New Delhi, November 5: Effective tackling of the perennial problem of flood and erosion in Assam valley due to the mighty Brahmaputra River is only possible through global efforts and with use of suitable modern technology.
A host of distinguished experts including some from IITs and Indian Institute Science (IISC), Bangalore, while participating in a seminar on “Flood and Erosion of Brahmaputra” held here as part of North East Festival being here, were in agreement that the complex nature Brahmaputra River and its international status demanded a holistic approach with engagement of best brains in the world for finding a solution to the problem of flood and erosion posed by the river.
The seminar was initiated by Assam Water Resources department and held in presence of the minister of the department Keshab Mahanta at the conference hall of Indira Gandhi Centre for Arts (IGNCA) here on Saturday.
“We have to create a situation to bring in best brains on the globe to treat flood and erosion problem of Brahmaputra as a global challenge and find sustainable and lasting solution. It is a challenge to expertise available in the country. Brahmaputra River has to be a global heritage destination,” said Professor Chandan Mahanta of the IIT, Guwahati.
“The predicament is that we don’t know the river properly because we haven’t adopted a holistic approach to tackle it. The fire-fighting approach adopted so far to tackle the problem hasn’t helped at all. Dredging Corporation of India should consult stakeholders and experts before embarking on dredging of the river with World Bank fund,” Prof. Mahanta commented.
Professor Arup Sharma of the IIT, Guwahati observed that the flood and erosion problem of Brahmaputra River had been intensified due to prevalence of highest water resources potential and lowest utilization percentage and it might further increase due to impact of climate change and high temporal variation. He underlined the need to conservation of soil through effective water shed management, setting up of multi-purpose storage reservoirs upstream the course of the river for augmenting seasonal flow, optimal ecological management practice for mitigating the problem. And for that to happen, he said, coordination among all the Northeastern states was a must.
Noted columnist and human rights champion Sanjoy Hazarika who has worked extensively on Brahmaputra River and basin people’s life commented that the approach to mitigate flood and erosion must not focused only on controlling the river which at the same time must be allowed to live. He did not approve damming and embanking of the river as it would be detrimental to the natural flow of the river. “Brahmaputra is an international river and tackling it only in Assam will hardly serve the purpose,” Hazarika said.

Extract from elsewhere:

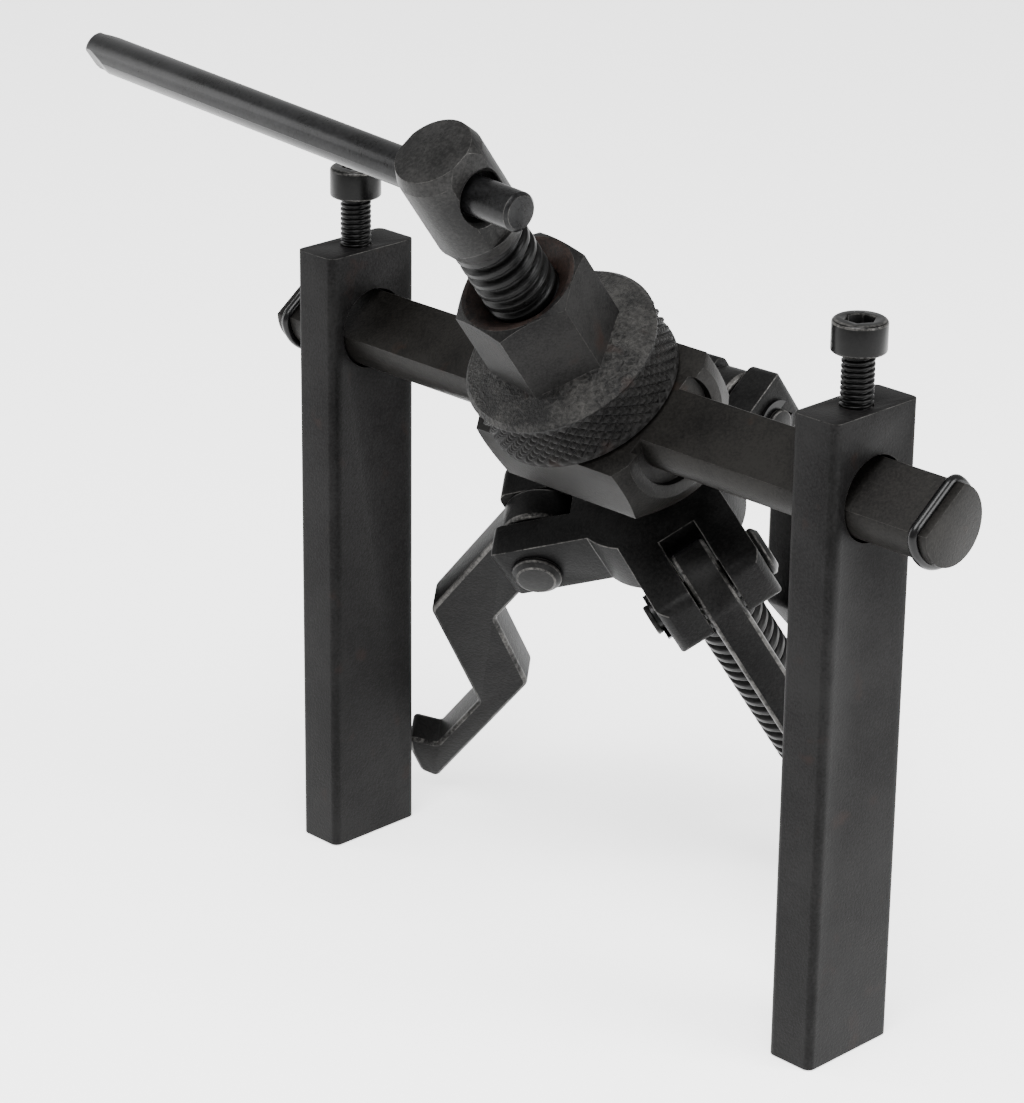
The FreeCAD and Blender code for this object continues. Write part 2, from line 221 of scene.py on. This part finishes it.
def finish_piece(bm, node, body, materials, smooth):
    """Make an object of the mesh, let it stand for the node and ride on the body."""
    name = node + "_shape"
    mesh = bpy.data.meshes.new(name)
    bm.to_mesh(mesh)
    bm.free()
    for mat in materials:
        mesh.materials.append(mat)
    obj = bpy.data.objects.new(name, mesh)
    bpy.context.scene.collection.objects.link(obj)
    mesh.polygons.foreach_set("use_smooth", [True] * len(mesh.polygons))
    mesh.set_sharp_from_angle(angle=math.radians(smooth))
    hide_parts(node)
    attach(obj, body)


def soften(bm, width, segments=2, angle=28.0, skip=None):
    """Round the sharp edges. The new faces take material 1, the worn edge with its painted highlight."""
    edges = [e for e in bm.edges if len(e.link_faces) == 2 and e.calc_face_angle(0) > math.radians(angle)]
    if skip:
        edges = [e for e in edges if not skip(e)]
    made = bmesh.ops.bevel(bm, geom=edges, offset=width, offset_type="OFFSET", segments=segments,
                           profile=0.5, affect="EDGES", clamp_overlap=True)
    for f in made["faces"]:
        f.material_index = WORN_HIGHLIGHT_SLOT


def soft_node(node, body, mat, width, segments=2):
    """The CAD shape with its edges rounded, worn and lightened as a painted highlight."""
    bm = welded(node)
    merge_flats(bm)
    soften(bm, width, segments)
    finish_piece(bm, node, body, [mat, WORN_AND_HIGHLIGHT_EDGE], smooth=40.0)


def level(radius, height):
    """A round row for lathe_rows."""
    return lambda angle: (radius, height)


def lathe_rows(bm, rows, count, place, material, cap=False):
    """Rings of vertices joined into a skin. rows is a list of functions angle -> (radius, height)."""
    rings = []
    for row in rows:
        ring = []
        for k in range(count):
            angle = 2 * math.pi * k / count
            radius, height = row(angle)
            corner = Vector((radius * math.cos(angle), radius * math.sin(angle), height))
            ring.append(bm.verts.new(place @ corner))
        rings.append(ring)
    for low, high in zip(rings, rings[1:]):
        for k in range(count):
            n = (k + 1) % count
            face = bm.faces.new((low[k], low[n], high[n], high[k]))
            face.material_index = material
    if cap:
        bm.faces.new(list(reversed(rings[0]))).material_index = material


def thread_rows(radius, depth, pitch, low, high, per_pitch, run_out, start=0.0):
    """Rows of a right-hand thread with rounded crests, fading out at both ends."""
    rows = []
    count = int(round((high - low) / pitch * per_pitch))
    for i in range(count + 1):
        z = low + (high - low) * i / count
        fade = max(0.0, min(1.0, (z - low) / run_out, (high - z) / run_out))

        def row(angle, z=z, fade=fade):
            phase = ((z - start) / pitch - angle / (2 * math.pi)) % 1.0
            away = abs(phase - 0.5) * 2
            wave = min(1.0, max(0.0, (away - CREST) / FLANK))
            wave = wave * wave * (3 - 2 * wave)
            return radius - depth * wave * fade, z
        rows.append(row)
    return rows


def drop_faces(bm, test):
    """Delete the faces whose centre passes the test, and what is left loose."""
    gone = [f for f in bm.faces if test(f)]
    bmesh.ops.delete(bm, geom=gone, context="FACES")
    loose = [v for v in bm.verts if not v.link_faces]
    bmesh.ops.delete(bm, geom=loose, context="VERTS")


def from_axis(point):
    """Distance of a point from the screw axis, and its height along it."""
    seen = TO_HEAD @ point
    return math.hypot(seen.x, seen.y), seen.z


# ---------------------------------------------------------------- pieces with threads or a knurl
def make_forcing_screw():
    """Forged head from CAD on a threaded rod with a pilot point."""
    bm = welded("forcing_screw")
    drop_faces(bm, lambda f: from_axis(f.calc_center_median())[1] < THREAD_TOP - 2 * NEAR)
    merge_flats(bm)
    soften(bm, 0.35 * MM, angle=18.0)
    rows = [level(START_RADIUS, SCREW_TIP), level(TIP_RADIUS - TIP_ROUND, SCREW_TIP),
            level(TIP_RADIUS, SCREW_TIP + TIP_ROUND), level(CONE_RADIUS, CONE_TOP)]
    rows += thread_rows(THREAD_RADIUS, THREAD_DEPTH, THREAD_PITCH, THREAD_FOOT, THREAD_TOP, THREAD_ROWS,
                        THREAD_FADE, THREAD_START)
    lathe_rows(bm, rows, THREAD_COLUMNS, TO_PART, 2, cap=True)
    finish_piece(bm, "forcing_screw", "forcing_screw", [SCREW, WORN_AND_HIGHLIGHT_EDGE, THREAD], smooth=50.0)


def make_nut():
    """The CAD nut with its rim wall replaced by a diamond knurl."""
    bm = welded("knurled_nut")
    low, high = RIM_FOOT + RIM_CHAMFER, RIM_FOOT + RIM_HEIGHT

    def on_rim(f):
        out, z = from_axis(f.calc_center_median())
        return out > RIM_RADIUS - 0.15 * MM and low - NEAR < z < high + NEAR

    def at_rim(e):
        return any(from_axis(v.co)[0] > RIM_RADIUS - 0.3 * MM for v in e.verts)

    drop_faces(bm, on_rim)
    merge_flats(bm)
    soften(bm, 0.45 * MM, skip=at_rim)
    # shoulder faces take the forged material, lighter as a painted highlight; the mouth faces take the
    # reddish-brown stain
    for f in bm.faces:
        out, z = from_axis(f.calc_center_median())
        if SHOULDER_FOOT < z < SHOULDER_TOP and out > SHOULDER_RADIUS:
            f.material_index = 2
        elif z > MOUTH_FOOT and out < MOUTH_RADIUS:
            f.material_index = 3
    rows = []
    for i in range(KNURL_ROWS + 1):
        z = low + (high - low) * i / KNURL_ROWS
        fade = min(1.0, KNURL_FADE * min(i, KNURL_ROWS - i) / KNURL_ROWS)

        def row(angle, z=z, fade=fade):
            turn = angle * KNURL_STARTS / (2 * math.pi)
            u = abs(((turn + z / KNURL_LEAN) % 1.0) - 0.5) * 2
            v = abs(((turn - z / KNURL_LEAN) % 1.0) - 0.5) * 2
            groove = max(0.0, min(1.0, (max(u, v) - KNURL_LAND) / KNURL_FLANK))
            return RIM_RADIUS - KNURL_DEPTH * groove * fade, z
        rows.append(row)
    lathe_rows(bm, rows, KNURL_STARTS * KNURL_COLUMNS, TO_PART, 0)
    finish_piece(bm, "knurled_nut", "knurled_nut", [NUT, WORN_AND_HIGHLIGHT_EDGE, FORGED_AND_HIGHLIGHT, MOUTH], smooth=32.0)


def make_clamp(side, x):
    """Socket head from CAD on a threaded shank."""
    node = side + "_clamp_screw"
    bm = welded(node)
    low, high = min(v.co.z for v in bm.verts), max(v.co.z for v in bm.verts)
    seat = high - CLAMP_HEAD
    drop_faces(bm, lambda f: f.calc_center_median().z < seat - NEAR)
    merge_flats(bm)
    soften(bm, 0.25 * MM)
    rows = [level(START_RADIUS, low), level(CLAMP_POINT, low)]
    rows += thread_rows(CLAMP_RADIUS, CLAMP_DEPTH, CLAMP_PITCH, low + CLAMP_ENTRY, seat, CLAMP_ROWS,
                        CLAMP_FADE)
    lathe_rows(bm, rows, CLAMP_COLUMNS, Matrix.Translation((x, 0, 0)), 0, cap=True)
    finish_piece(bm, node, node, [CAP, WORN_AND_HIGHLIGHT_EDGE], smooth=45.0)


make_forcing_screw()
make_nut()
make_clamp("left", 0.0)
make_clamp("right", RIGHT_LEG)
soft_node("crossbar", "crossbar", BAR, 0.20 * MM)
soft_node("left_leg", "left_leg", LEG, 0.30 * MM)
soft_node("right_leg", "right_leg", LEG, 0.30 * MM)
soft_node("tommy_bar", "tommy_bar", HANDLE, 0.35 * MM)
soft_node("jaw_carrier", "jaw_carrier", CAST, 0.55 * MM, 3)
wires = ["left_retaining_ring", "right_retaining_ring"]
for n in "123":
    soft_node("jaw_" + n, "jaw_" + n, JAW, 0.75 * MM, 3)
    soft_node("jaw_pin_" + n, "jaw_carrier", PIN, 0.25 * MM)
    wires.append("jaw_pin_clip_" + n)
for node in wires:
    NODES[node].data.materials.clear()
    NODES[node].data.materials.append(WIRE)

# ---------------------------------------------------------------- floor, light, camera
bpy.ops.mesh.primitive_plane_add(size=6.0, location=(0, 0, -FLOOR_GAP))
floor = bpy.context.object
floor.name = "floor"
paper = bpy.data.materials.new("paper")
paper.use_nodes = True
sheet = paper.node_tree.nodes["Principled BSDF"]
sheet.inputs["Base Color"].default_value = (0.97, 0.97, 0.97, 1)
sheet.inputs["Emission Color"].default_value = (1, 1, 1, 1)
sheet.inputs["Emission Strength"].default_value = 1.5
sheet.inputs["Roughness"].default_value = 0.9
floor.data.materials.append(paper)

world = bpy.data.worlds.new("studio")
bpy.context.scene.world = world
world.use_nodes = True
sky = world.node_tree.nodes["Background"]
sky.inputs["Color"].default_value = (1.0, 1.0, 1.0, 1)
sky.inputs["Strength"].default_value = 0.9


def area(name, place, target, size, watts):
    """Rectangular light turned towards a target."""
    light = bpy.data.lights.new(name, "AREA")
    light.shape = "RECTANGLE"
    light.size, light.size_y = size
    light.energy = watts
    obj = bpy.data.objects.new(name, light)
    bpy.context.scene.collection.objects.link(obj)
    obj.location = place
    obj.rotation_euler = (Vector(target) - Vector(place)).to_track_quat("-Z", "Y").to_euler()


LIT = (0.065, 0.0, 0.08)
area("key", (0.25, -0.35, 0.85), LIT, size=(0.5, 0.5), watts=15.0)
area("side", (0.85, 0.25, 0.45), LIT, size=(0.5, 0.5), watts=12.0)
area("left", (-0.7, -0.5, 0.35), LIT, size=(0.4, 0.6), watts=5.0)

AZ, EL, ROLL = math.radians(45.29), math.radians(21.64), math.radians(0.61)
FOCAL_PIXELS, TALL_PIXELS = 3839.0, 1103.0
SENSOR = 36.0
CAMERA_AWAY = 0.7144
AIM_FROM_HEAD = Vector((-5.05, -16.11, -26.67)) * MM
back = Vector((math.sin(AZ) * math.cos(EL), -math.cos(AZ) * math.cos(EL), math.sin(EL)))
right = Vector((0, 0, 1)).cross(back).normalized()
up = back.cross(right)
rolled_right = right * math.cos(ROLL) + up * math.sin(ROLL)
rolled_up = up * math.cos(ROLL) - right * math.sin(ROLL)
spot = HEAD + AIM_FROM_HEAD + back * CAMERA_AWAY
cam = bpy.data.cameras.new("camera")
cam.sensor_width = SENSOR
cam.sensor_fit = "AUTO"
cam.lens = FOCAL_PIXELS * SENSOR / TALL_PIXELS
cam.clip_start, cam.clip_end = 0.01, 20.0
camera = bpy.data.objects.new("camera", cam)
bpy.context.scene.collection.objects.link(camera)
camera.matrix_world = Matrix((
    (rolled_right.x, rolled_up.x, back.x, spot.x),
    (rolled_right.y, rolled_up.y, back.y, spot.y),
    (rolled_right.z, rolled_up.z, back.z, spot.z),
    (0.0, 0.0, 0.0, 1.0),
))
bpy.context.scene.camera = camera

Professor M S Mohan Kumar of IISC, Bangalore prescribed extensive use of modern science and technology to collect abundant data of Brahmaputra River and its fluid dynamics to understand it better before taking up holistic measures to mitigate the problem of flood and erosion. He suggested mathematical modeling of Brahmaputra, controlling tributaries and flow of sediments to the main channel, construction of mini/multi-purpose dams for irrigation and power generation, studying the geology related to the river. He pledged IISC’s participation, if required, in efforts to mitigate flood and erosion due to Brahmaputra.
Professor Nayan Sharma of IIT, Rookee dealt with possibility of use of several low-cost models to tackle Brahmaputra’s flood and erosion problem while the Director of National Institute of Hydrology, Rookee, Prof R D Singh gave an elaborate presentation on how to go about in a holistic way to deal with the problem. He underlined the need for integrated flood management.
Secretary of Assam’s Water Resources Department, P Changkakoti said a model in the line of Makong River Commission was required to deal with Brahmaputra flood and erosion in a holistic manner. Chief engineer of Brahmaputra Board, Dhrubajyoti Borgohain also rooted for an holistic approach instead of fire-fighting measures which haven’t helped much in deal with the problem.